__Task goal__.
Repeat only the lines from the one containing "Turn this picture" through the one containing "glue_gap = 0.05; // [0.02:0.01:0.15]", exactly as written, both ends included.

__Data provided__.

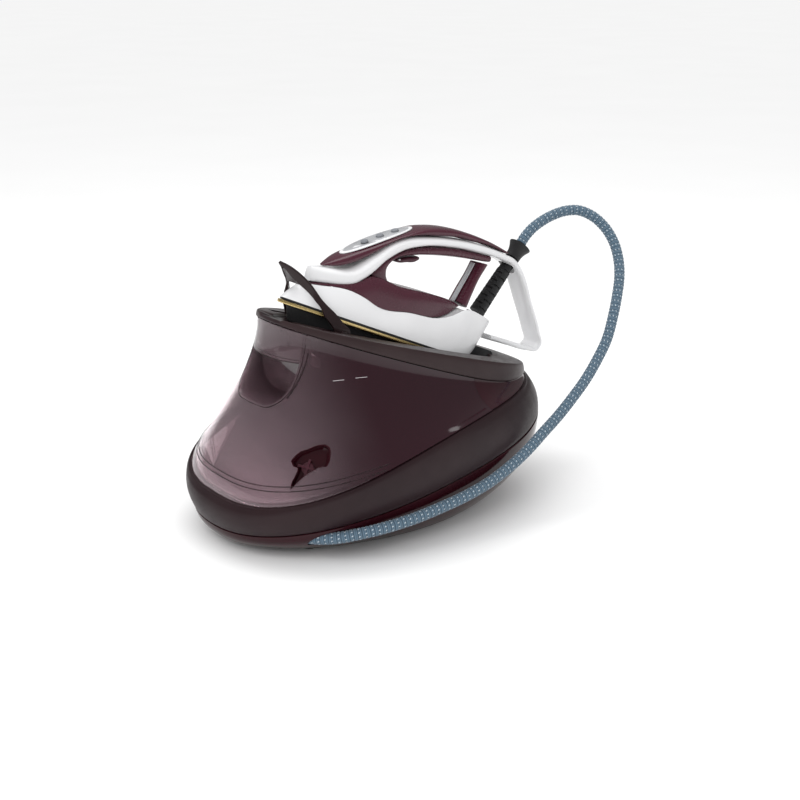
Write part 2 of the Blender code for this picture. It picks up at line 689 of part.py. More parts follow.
def make_hoop(frame):
    """The lock hoop: a strap that rises from both sides of the well to a peak over the iron's toe."""
    near = [[Vector((x, -y, z)) for x, y, z in station] for station in HOOP_SIDE]
    far = [[Vector(point) for point in station] for station in HOOP_SIDE[-2::-1]]
    edges = near + far
    loops = []
    for i, (front, rear) in enumerate(edges):
        before, after = edges[max(i - 1, 0)], edges[min(i + 1, len(edges) - 1)]
        along = after[0] + after[1] - before[0] - before[1]
        inward = along.cross(rear - front).normalized() * HOOP_THICKNESS
        loops.append([front, rear, rear + inward, front + inward])
    hoop = skin("lock_hoop", loops, "dark_brown", frame, origin=HOOP_PIVOT)

    foot, rise, back = Vector((-98.5, 0, 266)), Vector((-0.574, 0, 0.818)), Vector((0.818, 0, 0.574))
    half = [(14, 0), (8.2, 10.9), (3.6, 21)]
    outline = half + [(-y, q) for y, q in reversed(half)]
    loops = [[foot + Vector((0, y, 0)) + rise * q + back * depth for y, q in outline] for depth in (0.5, 3.0)]
    trim(hoop, skin("hoop_web", loops, None, frame), "UNION")
    for side in (1, -1):
        boss = rod("hoop_boss", 4.2, HOOP_PIVOT + Vector((0, side * 43.4, 0)),
                   HOOP_PIVOT + Vector((0, side * 49.8, 0)), None, frame, sides=20)
        trim(hoop, boss, "UNION")
    bore = rod("hoop_bore", HOOP_PIN_RADIUS + 0.4, HOOP_PIVOT - Vector((0, 80, 0)),
               HOOP_PIVOT + Vector((0, 80, 0)), None, frame)
    trim(hoop, bore)


def make_hoop_pins(frame):
    for side, name in ((1, "left"), (-1, "right")):
        rod("hoop_pin_" + name, HOOP_PIN_RADIUS, (HOOP_PIVOT.x, side * 41.8, HOOP_PIVOT.z),
            (HOOP_PIVOT.x, side * 51.2, HOOP_PIVOT.z), "steel", frame, sides=12)


def cut_hoop_slots(platform, frame):
    """Slots in the rest for the hoop's feet, with floors parallel to its underside."""
    for side in (1, -1):
        loops = []
        for x in (-98, -52):
            floor = rim_height(x) + 2.2
            loops.append([(x, side * 40, floor), (x, side * 51.5, floor), (x, side * 51.5, 250), (x, side * 40, 250)])
        trim(platform, skin("hoop_slot", loops, None, frame))


# ---------------------------------------------------------------- the iron

def iron_to_station(point, drop=0.0):
    u, v, w = point
    w -= drop
    return (TIP_X + u * math.cos(IRON_TILT) + w * math.sin(IRON_TILT), v,
            TIP_Z - u * math.sin(IRON_TILT) + w * math.cos(IRON_TILT))


BODY_SPLIT = [(0, 24), (19, 26.8), (65, 35), (82, 33), (104, 28), (144, 33.6), (189, 39.3), (207, 47), (222, 57),
              (258, 58), (300, 52)]
COVER_TOP = [(19, 27.4), (40, 34), (60, 41), (78, 49), (88, 56), (128, 57), (160, 60), (209, 63), (221, 61)]
SOLE_TOP = 5.0


def body_loop(rise, inset=0.0):
    """A level of the white lower body, from the soleplate's outline to its upper edge."""
    loop = []
    for a in angles(44):
        (u0, v0), (u1, v1) = SOLE_EDGE.inset(1.5 + inset).point(a), BODY_EDGE.inset(inset).point(a)
        u = blend(u0, u1, rise)
        loop.append((u, blend(v0, v1, rise ** 1.6), blend(SOLE_TOP + 1.2, curve_at(BODY_SPLIT, u1), rise)))
    return loop


def make_soleplate(frame):
    def level(inset, height):
        return oval_loop(SOLE_EDGE.inset(inset), height, 44)

    skin("soleplate", [level(1.5, 0.0), level(0, 1.0), level(0, 3.6)], "gold", frame)
    skin("heat_shield", [level(2.5, 3.6 + GAP), level(2.5, SOLE_TOP + 0.9)], "black_plastic", frame)
    block = [oval_loop(HEATER_EDGE.inset(i), h, 44) for i, h in ((0, SOLE_TOP + 1.5), (2, 16))]
    skin("heater_block", block, "aluminium", frame)


def make_body(frame):
    centre = 150
    shares = (0.07, 0.22, 0.37, 0.52, 0.67, 0.82)

    def deck(u):
        return curve_at(BODY_SPLIT, u) - 1.8

    def roof(u):
        return deck(u) - 2.6

    levels = [0.0, 0.2, 0.45, 0.75, 1.0]
    outer = [body_loop(t) for t in levels]
    inner = [body_loop(t, 2.6) for t in levels]
    inner[-1] = lowered(inner[-1], 4.4)
    under = [shrink(inner[-1], s, centre, roof) for s in shares]
    top = [shrink(outer[-1], s, centre, deck) for s in shares]
    skin("body_shell", under[::-1] + inner[::-1] + outer + top, "white_gloss", frame,
         start=(centre, 0, roof(centre)), end=(centre, 0, deck(centre)))


def make_mid_cover(frame):
    def low(u):
        return curve_at(BODY_SPLIT, u) + GAP

    def high(u):
        return curve_at(COVER_TOP, u)

    base = oval_loop(COVER_EDGE, low, 44)
    side = oval_loop(COVER_EDGE.inset(1.0), lambda u: max(low(u) + 0.3, blend(low(u), high(u), 0.6)), 44)
    top = oval_loop(COVER_EDGE.inset(7), lambda u: max(low(u) + 0.5, high(u)), 44)
    centre = 130
    shares = (0.17, 0.34, 0.51, 0.68, 0.84)
    inner = [shrink(top, s, centre, high) for s in shares]
    under = [shrink(base, s, centre, low) for s in shares[::-1]]
    skin("mid_cover", under + [base, side, top] + inner, "burgundy_satin", frame,
         start=(centre, 0, low(centre)), end=(centre, 0, high(centre)))


def ribbon(name, stations, finish, frame, origin=(0, 0, 0), square=3.2, sides=16):
    """Sweeps a rounded-square section. Each station gives its outer edge, its inner edge and its
    half width: (u, w), (u, w), half width."""
    loops = []
    for (top_u, top_w), (low_u, low_w), half_width in stations:
        loop = []
        for a in angles(sides):
            cosine, sine = math.cos(a), math.sin(a)
            across = math.copysign(abs(cosine) ** (2 / square), cosine) * half_width
            share = 0.5 + 0.5 * math.copysign(abs(sine) ** (2 / square), sine)
            loop.append((blend(low_u, top_u, share), across, blend(low_w, top_w, share)))
        loops.append(loop)
    return skin(name, loops, finish, frame, origin)


def make_handle(frame):
    frame_band = ribbon("handle_frame", [
        ((23, 46), (24, 33), 5), ((40, 50), (40, 36.5), 16), ((66, 57.6), (66, 44.5), 23), ((87, 78.5), (82, 57), 24),
        ((108, 99.3), (103, 77.5), 22), ((128, 111), (122, 93.5), 21), ((148.7, 118), (143, 104.5), 21),
        ((192, 128.6), (187, 117), 21), ((242, 134.5), (238, 124), 20), ((271, 134.6), (264, 125.5), 18),
        ((292, 133), (288, 125), 16), ((305, 126.5), (299, 120), 15.5), ((341, 93), (335.5, 88.5), 15),
        ((369, 65), (364, 60.5), 15), ((379, 51), (372.5, 51), 15), ((375, 41), (369.5, 45.5), 15),
        ((362, 38), (361, 43.7), 15), ((330, 36), (330, 42.5), 15), ((292.5, 34.5), (292.5, 41), 15)],
        "white_gloss", frame)
    passage = rod("sleeve_passage", 11.2, sleeve_point(55), sleeve_point(90), None, frame, sides=20)
    trim(frame_band, passage)

    ribbon("handle_cover", [
        ((37, 52), (38, 50.4), 4), ((52.6, 66), (57, 57), 14), ((72, 80.2), (77, 71), 17),
        ((84, 88.6), (86.5, 79.6), 18), ((105, 102.7), (108, 100.4), 18), ((125, 115.3), (128, 112), 18),
        ((146, 127), (149, 119), 18), ((161, 132.4), (163, 122.4), 18), ((188, 138.4), (192, 129.6), 18),
        ((215, 140.7), (216, 132.4), 18), ((242, 140.8), (242, 135.4), 17), ((262, 139.8), (262, 135.5), 14),
        ((278, 138.2), (278, 135.3), 12)], "burgundy_satin", frame)

    ribbon("handle_grip", [
        ((86, 58.6), (124, 57.9), 15), ((92, 65.6), (118, 63), 15), ((100.5, 73.7), (114.6, 72), 14.5),
        ((108.5, 81), (117.5, 80), 14.5), ((122, 92.3), (125, 86.6), 14.5), ((143, 103.6), (143.5, 94), 14.5),
        ((165, 109.8), (166, 100.6), 14.5), ((187, 116), (188, 106), 14.5), ((222, 120.8), (223, 113), 14.5),
        ((252, 123.8), (254, 118), 14)], "burgundy_satin", frame)

    ribbon("rear_pillar", [
        ((232, 64.2), (245, 60.2), 14), ((236, 82), (247, 79), 13), ((240, 98), (250, 96), 12),
        ((243, 114.6), (256, 116.2), 12.5)], "burgundy_satin", frame, square=2.6)
    ribbon("pillar_trim", [
        ((228, 64), (231, 63.6), 9), ((232.3, 82), (235.2, 81.8), 9), ((236.3, 98), (239.2, 97.8), 9),
        ((239.2, 112.5), (242.2, 112.8), 9)], "white_gloss", frame)


def sleeve_point(distance):
    """A point on the strain relief's line, by distance from the body."""
    return Vector((271.5, 0, 61.0)) + Vector((0.328, 0, 0.945)).normalized() * distance


def make_strain_relief(frame):
    direction = sleeve_point(1) - sleeve_point(0)
    ribs = 11
    profile = [(0, 0)]
    for i in range(ribs):
        low = 5.4 * i
        profile += [(9.4 - 0.12 * i, low), (9.4 - 0.12 * i, low + 3.4), (8.0 - 0.12 * i, low + 3.8),
                    (8.0 - 0.12 * i, low + 5.0)]
    profile += [(7.4, 62), (7.4, 77), (0, 77)]
    turned("strain_relief", profile[::-1], "black_rubber", frame, sleeve_point(0), direction, 16)
    collar = [(0, 0), (9.0, 0), (9.2, 7), (11, 13), (13.5, 17.5), (13.5, 18.5), (9.0, 18.5), (7.0, 16), (0, 16)]
    turned("hose_collar", collar[::-1], "black_rubber", frame, sleeve_point(77 + GAP), direction, 20)


TRIGGER_PIVOT = (127.0, 0.0, 84.6)


def make_trigger(frame):
    trigger = ribbon("steam_trigger", [
        ((124.5, 84.5), (126, 81.2), 8), ((131, 87), (131.5, 81.5), 9), ((140, 91), (140.5, 84.5), 9),
        ((150, 94.2), (151, 88), 9), ((155, 95.8), (156, 92), 8)], "grey_button", frame, TRIGGER_PIVOT)
    bore = rod("trigger_bore", 1.4, (TRIGGER_PIVOT[0], -20, TRIGGER_PIVOT[2]),
               (TRIGGER_PIVOT[0], 20, TRIGGER_PIVOT[2]), None, frame, sides=10)
    trim(trigger, bore)
    rod("trigger_pin", 1.0, (TRIGGER_PIVOT[0], -11, TRIGGER_PIVOT[2]), (TRIGGER_PIVOT[0], 11, TRIGGER_PIVOT[2]),
        "steel", frame, sides=8)


PANEL_START, PANEL_END = Vector((52.6, 0, 66.0)), Vector((138.5, 0, 123.5))


def panel_point(share, height):
    """A point on or above the handle's front face, where the control panel lies."""
    along = (PANEL_END - PANEL_START).normalized()
    above = Vector((-along.z, 0, along.x))
    crown = 1.5 * math.sin(math.pi * share)
    return PANEL_START + (PANEL_END - PANEL_START) * share + above * (height + crown)


def make_panel(frame):
    widths = [(0.04, 3), (0.14, 8.5), (0.3, 12), (0.5, 13), (0.7, 12.5), (0.86, 9.5), (0.98, 3.5)]
    stations = []
    for share, width in widths:
        top, low = panel_point(share, 2.6), panel_point(share, 0.4)
        stations.append(((top.x, top.z), (low.x, low.z), width))
    panel = ribbon("control_panel", stations, "silver", frame, square=6)
    for name, share in (("steam_level_button", 0.36), ("mode_button", 0.56), ("eco_button", 0.76)):
        hole = rod(name + "_hole", 4.6, panel_point(share, -4), panel_point(share, 8), None, frame)
        trim(panel, hole)
        rod(name, 4.1, panel_point(share, 1.5), panel_point(share, 4.2), "grey_button", frame)


def make_iron(frame):
    make_soleplate(frame)
    make_body(frame)
    make_mid_cover(frame)
    make_handle(frame)
    make_strain_relief(frame)
    make_trigger(frame)
    make_panel(frame)
    for side, name in ((1, "left"), (-1, "right")):
        rod("heel_screw_" + name, 2.6, (236, side * 24, 58.0 + GAP), (236, side * 24, 59.6), "steel", frame, sides=10)


def add_empty(name, location, parent=None, tilt=0.0):
    empty = bpy.data.objects.new(name, None)
    bpy.context.scene.collection.objects.link(empty)
    empty.parent = parent
    empty.location = Vector(location) * MM
    empty.rotation_euler = (0, tilt, 0)
    return empty


def make_hose(frame):
    route = smooth_route(HOSE_ROUTE, 15)
    middle = min(range(len(route)), key=lambda i: (route[i] - Vector(HOSE_SPLIT)).length)
    upper, lower = route[:middle + 1], route[middle:]
    upper[-1] = upper[-1] - (upper[-1] - upper[-2]).normalized() * GAP * 2.5
    tube("hose_upper", upper, HOSE_RADIUS, "hose_braid", frame, HOSE_SIDES)
    tube("hose_lower", lower, HOSE_RADIUS, "hose_braid", frame, HOSE_SIDES)


def clear_scene():
    for piece in list(bpy.data.objects):
        bpy.data.objects.remove(piece, do_unlink=True)


def main():
    clear_scene()
    station = add_empty("station_frame", (STATION_SHIFT, 0, 0))
    iron = add_empty("iron_frame", (TIP_X, 0, TIP_Z), station, IRON_TILT)

    slot = make_lower_casing(station)
    make_band_housing(station, slot)
    make_feet(station)
    make_tank(station)
    make_rear_cover(station)
    make_beam(station)
    make_platform(station)
    make_boiler(station)
    make_connections(station)
    make_hoop(station)
    make_hoop_pins(station)
    make_iron(iron)
    make_hose(station)


main()
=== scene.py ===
"""Looks of the steam generator iron: fine skins, materials, hose, light and camera.

Lengths are in millimetres until a mesh is made. The station frame has X from the toe to the heel,
Y across and Z up from the table. The iron has its own frame: U along the soleplate from its tip,
V across and W up from the soleplate's underside.
"""

import json
import math
from typing import NamedTuple

import bmesh
import bpy
from mathutils import Matrix, Vector

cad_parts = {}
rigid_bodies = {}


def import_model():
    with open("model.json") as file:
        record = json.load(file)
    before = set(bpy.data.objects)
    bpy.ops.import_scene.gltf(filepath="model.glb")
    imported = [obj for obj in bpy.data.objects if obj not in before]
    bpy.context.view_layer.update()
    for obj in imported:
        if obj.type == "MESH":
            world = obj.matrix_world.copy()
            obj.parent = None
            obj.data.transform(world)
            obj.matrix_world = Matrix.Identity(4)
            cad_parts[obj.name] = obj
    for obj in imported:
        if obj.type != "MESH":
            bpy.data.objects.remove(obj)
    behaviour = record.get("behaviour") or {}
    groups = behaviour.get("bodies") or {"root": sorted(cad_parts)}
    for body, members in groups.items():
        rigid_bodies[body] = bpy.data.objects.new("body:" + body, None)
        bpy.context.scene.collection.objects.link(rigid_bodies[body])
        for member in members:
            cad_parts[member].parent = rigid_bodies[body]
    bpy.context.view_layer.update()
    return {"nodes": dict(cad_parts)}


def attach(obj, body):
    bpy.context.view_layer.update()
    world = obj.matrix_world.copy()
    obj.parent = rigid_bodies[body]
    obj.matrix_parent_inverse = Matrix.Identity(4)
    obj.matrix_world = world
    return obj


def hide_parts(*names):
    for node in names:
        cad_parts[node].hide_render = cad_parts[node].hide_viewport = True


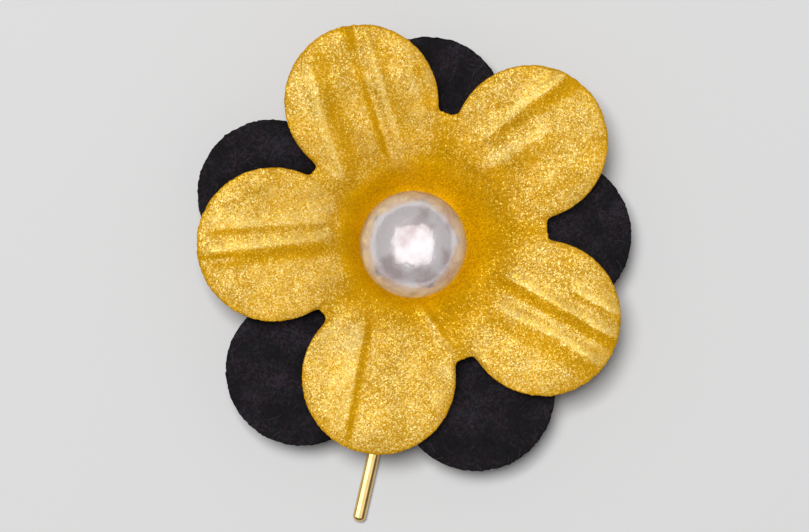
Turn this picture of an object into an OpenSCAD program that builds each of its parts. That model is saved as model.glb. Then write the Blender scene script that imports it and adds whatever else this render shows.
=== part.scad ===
// Flower lapel pin: two pressed paper flowers, one gold over one black, with
// a pearl glued in the gold bowl and a stick pin glued on the back.
// It lies on its back: +Z is the flower's face, +Y the top of the flower,
// and the origin is the centre of the pad's back. All sizes are in millimetres.

/* [Glue] */
// Gap that the glue fills between two pieces
glue_gap = 0.05; // [0.02:0.01:0.15]

/* [Petals of both flowers] */
// Distance from a flower's centre to the middle of a petal's round head
petal_reach = 13.7; // [13.3:0.1:14.4]
// Radius of a petal's round head
head_r = 7.2; // [6.6:0.1:7.4]
// Radius of the web that joins the petals at the foot of the notches
web_r = 11.8; // [11.5:0.1:12.4]
// Thickness of the pressed paper
paper_t = 0.5; // [0.3:0.05:0.8]
// Width of the band along the cut edge that turns down
rim_w = 2.2; // [1:0.1:3]
// How far that band turns down at the cut edge
rim_drop = 0.35; // [0.1:0.05:0.5]
// Height of the tallest pressed fold
fold_h = 0.35; // [0.1:0.05:0.5]
// Width of one flank of a plain fold
fold_w = 0.8; // [0.6:0.1:1.2]

/* [Gold flower] */
// Gold flower's centre, to the right of the pad's centre
gold_x = -0.3; // [-1:0.1:0.5]
// Gold flower's centre, above the pad's centre
gold_y = 1.3; // [0.5:0.1:1.8]
// Radius of the gold bowl's flat floor
gold_floor_r = 4.2; // [3.8:0.1:4.8]
// Radius at which the gold bowl's wall meets the petals
gold_bowl_r = 7.6; // [7:0.1:8]
// Depth of the gold bowl
gold_bowl_h = 2.4; // [2:0.1:3]
// Rise of the gold petals above the top of the bowl
gold_rise = 2.4; // [1.2:0.1:2.6]

/* [Black flower] */
// Black flower's centre, to the right of the pad's centre
black_x = -1.4; // [-1.8:0.1:-0.5]
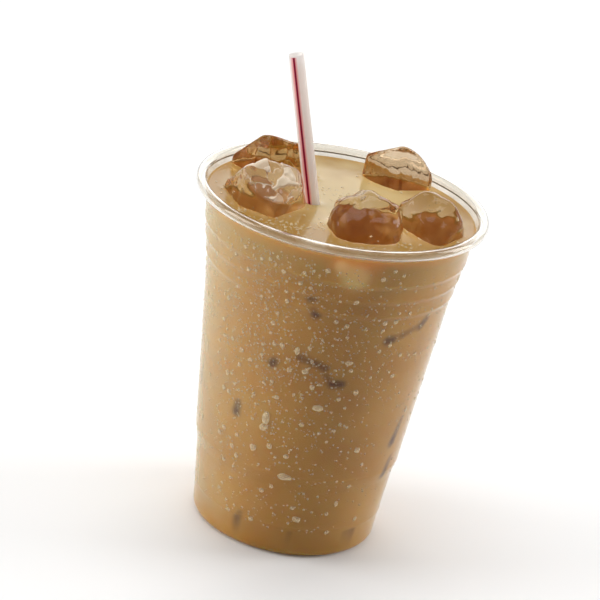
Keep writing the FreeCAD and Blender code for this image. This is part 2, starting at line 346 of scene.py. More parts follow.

__The response__.
Turn this picture of an object into an OpenSCAD program that builds each of its parts. That model is saved as model.glb. Then write the Blender scene script that imports it and adds whatever else this render shows.
=== part.scad ===
// Flower lapel pin: two pressed paper flowers, one gold over one black, with
// a pearl glued in the gold bowl and a stick pin glued on the back.
// It lies on its back: +Z is the flower's face, +Y the top of the flower,
// and the origin is the centre of the pad's back. All sizes are in millimetres.

/* [Glue] */
// Gap that the glue fills between two pieces
glue_gap = 0.05; // [0.02:0.01:0.15]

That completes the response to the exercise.